Yay! You did it! Now wasn’t that fun? I can’t wait to make another one. But before you send it off in the mail, you need to block your afghan. This means straighten all the stitches out so your piece doesn’t look jabberwocky!
First, block the afghan by hand by holding it at each side and gently stretch it horizontally, vertically and diagonally a couple times to get the stitches to even out.
Then, place a towel or a couple towels to make a large enough base on a guest bed perhaps. Place the afghan on the towels and pin it in the shape you want, going through the bedding to hold it in place. (Only do this if your bedding can handle a few pin pricks!) Then, lightly spray the afghan with water and leave it to dry. It may take a couple hours or better yet, leave it overnight to be sure it is completely dry.
OK, now you can pack it up and send it off in the mail! Congratulations!
Glossary of Terms:
Cast on - This is how you get the loops onto the first needle to get started.
*To cast on, make a slip knot on one of the needles and this will be considered your first stitch. Place this needle in your left hand and hold the other needle in your right hand. Insert the point of the right needle into the slip knot, from front to back and under the left needle. While holding left needle, slide your fingers over to the right to brace the right needle while you grab the yarn from the ball and wrap it around the point of the right needle. Return your fingers to the right needle while continuing to hold the yarn. Draw the yarn through the stitch on the left needle using the point of the right needle until the right needle is resting on top of the left needle. Now we have to get this new stitch onto the left needle as stitch number two. To do this, slide the point of the left needle into the back of the new stitch and then remove the right needle. Hooray! You now have two stitches! Now, insert the right needle into the second stitch. Start between the two stitches and go in from front to back. Repeat what you did before, wrapping the yarn and pulling it through then putting it on the left needle for stitch number three. Continue in this fashion until you have the number of stitches on the left needle that you want.
Sts – Stitches
Inc – Increase
*To increase a stitch, you knit the stitch like you normally would. Insert the right needle into the stitch on the left needle from the front to the back. Wrap the yarn around the needle and pull it through to knit. Stop there before you drop the stitch from the left needle. Now, stretch the stitch on the left needle a bit and knit again into the back of the same stitch and slip the stitch off. Now you’ve added a stitch!
(RS) – Right side
yo – yarn over
*This is another way to increase a stitch. Knit up to the point where the “yo” or yarn over is instructed. Then take the loose yarn, bring it from the back to the front between the needles and up and over the right needle. In other words, bring the yarn over the needle. Then simply knit the next stitch as you would. This adds a loop on the right needle for the next row.

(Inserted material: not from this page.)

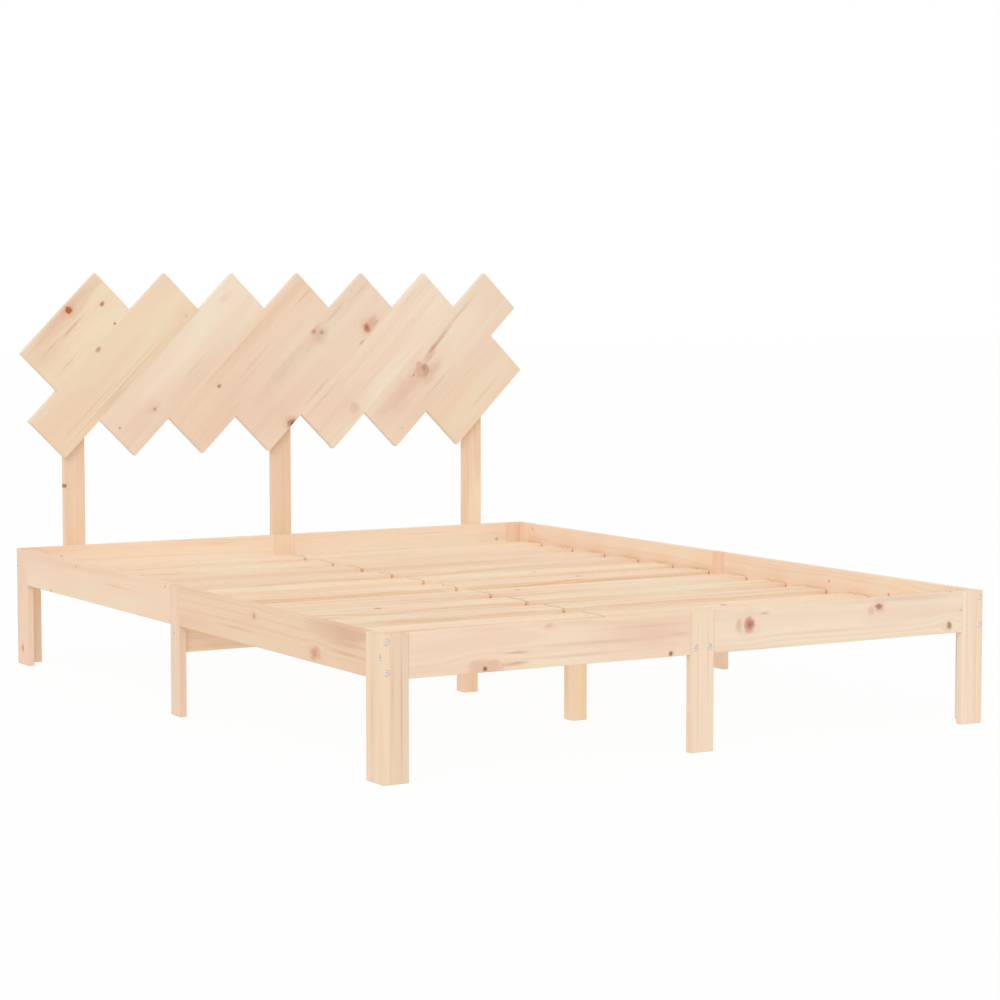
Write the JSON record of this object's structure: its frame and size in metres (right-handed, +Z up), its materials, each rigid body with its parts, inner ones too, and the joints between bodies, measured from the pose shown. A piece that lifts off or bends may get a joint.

K1. – This means knit one stitch.
P1. – This means pearl one stitch.
P3tog. – This means pearl three stitches together.
*To do this, push the right needle through three stitches on the left needle and pearl as if you were doing one stitch and pull them all off at once, reducing the number of stitches for the next row.
Rep – Repeat
Fasten off – This is how you end a knitted item.
* When only one stitch remains, cut the yarn from the skein about 6” away from the needle. Pull the end through the last stitch to secure it. Then, either using a yarn needle or your fingers, weave the end into several stitches along the bottom edge of the project to keep it in place.